Olympic Tennis 2012: Roger Federer Is the Man to Beat in Men's Draw
Roger Federer is the man to beat in men’s Olympic tennis. He’s coming off of a Wimbledon 2012 victory and is currently playing some of his best tennis.
On Day 3 of the Olympics, he easily dispatched his second-round opponent, Julien Benneteau, in straight sets, 6-2, 6-2. The match took just 58 minutes and was all Federer from the get-go. He racketed off 24 winners and exuded pure dominance at Wimbledon, his most comfortable setting.
Fed’s service games were so dominant that the Frenchman didn’t even have a single break point opportunity against them.
This performance was much better for Federer than his last meeting against Bennateau just a month ago at Wimbledon 2012. After dropping the first two sets, he came storming back to win the next two, 6-2, 7-6, and then finished off the reeling Benneteau 6-1 in the fifth.
Federer went on to win Wimbledon 2012 for a record-tying seventh time after his thrilling come-from-behind win in the third round of the tournament.

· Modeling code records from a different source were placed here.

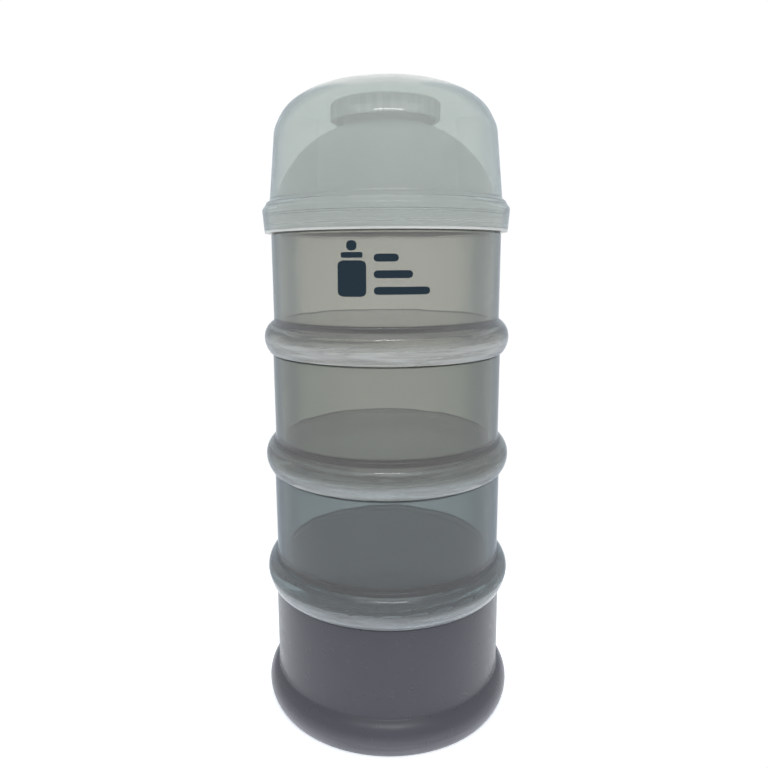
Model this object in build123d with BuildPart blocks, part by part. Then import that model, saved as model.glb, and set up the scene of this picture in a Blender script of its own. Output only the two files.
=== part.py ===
"""Stacking formula dispenser: four screw-together cups, a pouring funnel lid,
a ribbed spout cap and a dome cover, with a soft seal ring in every screw joint.

Origin at the centre of the underside of the lowest cup, +Z up, millimetres.
"""
import math
import os
from build123d import *

os.makedirs("parts", exist_ok=True)

# ---------------------------------------------------------------- the stack
cup_pitch = 38.4            # height each cup adds to the stack
cup_count = 4
lid_base = cup_count * cup_pitch

# ------------------------------------------- bulged grip ring round each cup
ring_radius = 40.0          # widest point of the object
ring_mid_height = 5.15      # height of the widest point above the cup's base
ring_top_height = 10.65     # where the bulge meets the wall
ring_lip_radius = 38.05     # outer edge of the ring's flat underside

# ---------------------------------------------------------- socket and neck
socket_radius = 37.2        # inside of the threaded skirt
socket_thread_depth = 6.8   # straight part of the socket
seal_seat_radius = 36.25    # narrower top of the socket, round the seal
seal_seat_depth = 7.75
floor_underside = 8.6
floor_top = 10.9
neck_radius = 36.0
neck_top = 7.5              # above the base of the cup it screws into
shoulder_gap = 0.3          # between a skirt's underside and the shoulder below

# -------------------------------------------------------------- cup's wall
wall_radius_low = 36.9      # outside, just above the ring
wall_radius_high = 37.35    # outside, at the shoulder
cavity_radius_low = 34.0    # inside, at the floor
cavity_radius_high = 34.4   # inside, at the rim
floor_corner = 1.6          # rounding where the floor meets the wall

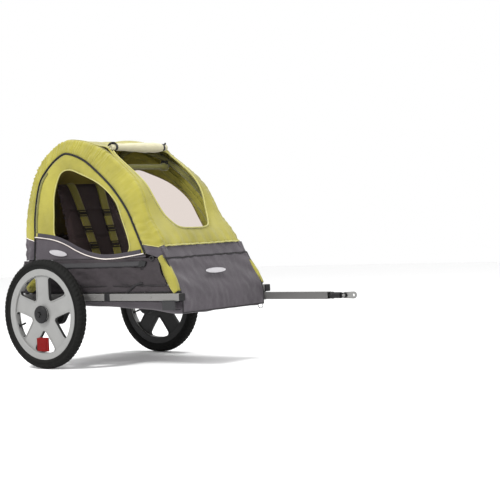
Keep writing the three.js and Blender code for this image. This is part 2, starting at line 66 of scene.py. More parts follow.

More importantly, he'll be on the very same courts as he tries to bring home a gold medal to Switzerland.
Still don't get it? Roger Federer will be on grass on a world stage, playing his best tennis because of confidence he found during his Wimbledon victory that gave him the ATP’s World No. 1 rank.
In regaining the No. 1 rank, he surpassed Pete Sampras as tennis’ longest-standing top-ranked player at 287 weeks. That number is now at 289 and growing.
Will Federer win the gold at London?
It almost isn’t fair.
In 2008, Federer’s last Olympic appearance, things were much much different for the Swiss player. He fell short of medaling in Beijing after a quarterfinals upset to American James Blake. That year, he also had some other factors playing against him. He was struggling as he dropped Wimbledon and the French Open to rival Rafael Nadal. In the process, he lost the No. 1 ranking for the first time in five years.
What’s different now?
His confidence is back, and he’s riding it as far as it can take him. People have asked when he will start to decline. Some, before his Wimbledon 2012 victory, even asked if he would ever even reach another Grand Slam final.
People who ask these questions don’t understand how dominant he is still capable of being. They don’t understand that Federer is the best tennis player to have ever played the game. He has clearly proven it throughout his career and isn’t ready to stop adding to the record books—until he’s good and ready.
If there was such a thing as a true favorite to win a men’s tennis gold medal, it’s clearly Roger Federer in London.